Dissertation Talk: Acquiring Diverse Robot Skills via Maximum Entropy Reinforcement Learning

Seminar: Artificial Intelligence: Robotics: Dissertation Talk: EE | September 21 | 3-4 p.m. | 250 Sutardja Dai Hall

 Tuomas Haarnoja, UC Berkeley

 Electrical Engineering and Computer Sciences (EECS)

The intersection of expressive, general-purpose function approximators, such as neural networks, with general-purpose model-free reinforcement learning (RL) algorithms holds the promise of automating a wide range of robotic behaviors: reinforcement learning provides the formalism for reasoning about sequential decision making, while large neural networks can process high-dimensional and noisy observations to provide a general representation for any behavior with minimal manual engineering. However, applying model-free RL algorithms with multilayer neural networks (i.e., deep RL) to real-world robotic control problems has proven to be very difficult in practice: the sample complexity of model-free methods tends to be quite high, and training tends to yield high-variance results. In this talk, I will discuss how maximum entropy principle can enable deep RL for real-world robotic applications.
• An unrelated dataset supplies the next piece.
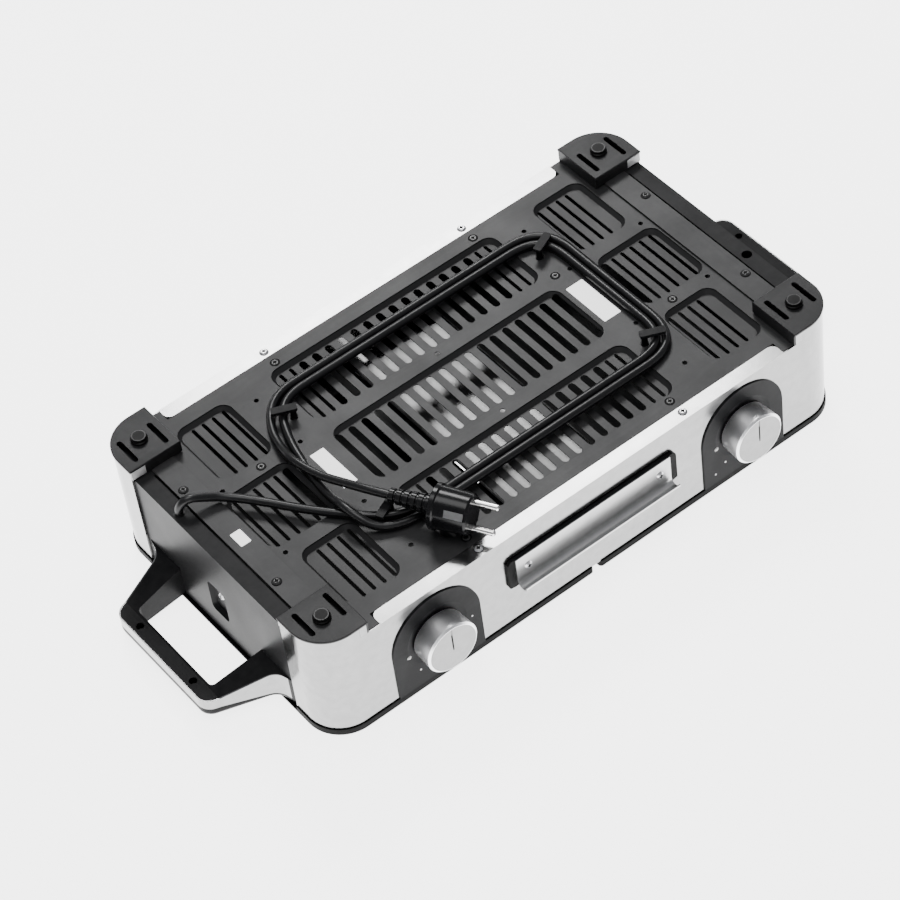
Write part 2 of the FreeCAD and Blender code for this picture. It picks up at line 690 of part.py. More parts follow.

First, by representing policies as expressive energy-based models, maximum entropy RL leads to effective, multi-modal exploration that can reduce sample complexity. Second, maximum entropy policies can promote reusability through compositionality, meaning that existing policies can be combined to create new compound policies without extra interaction with the environment. And third, policies expressed via invertible transformations lead to natural formation of policy hierarchies that can be used to solve sparse reward tasks. I will demonstrate these properties in both simulated and real-world robot tasks.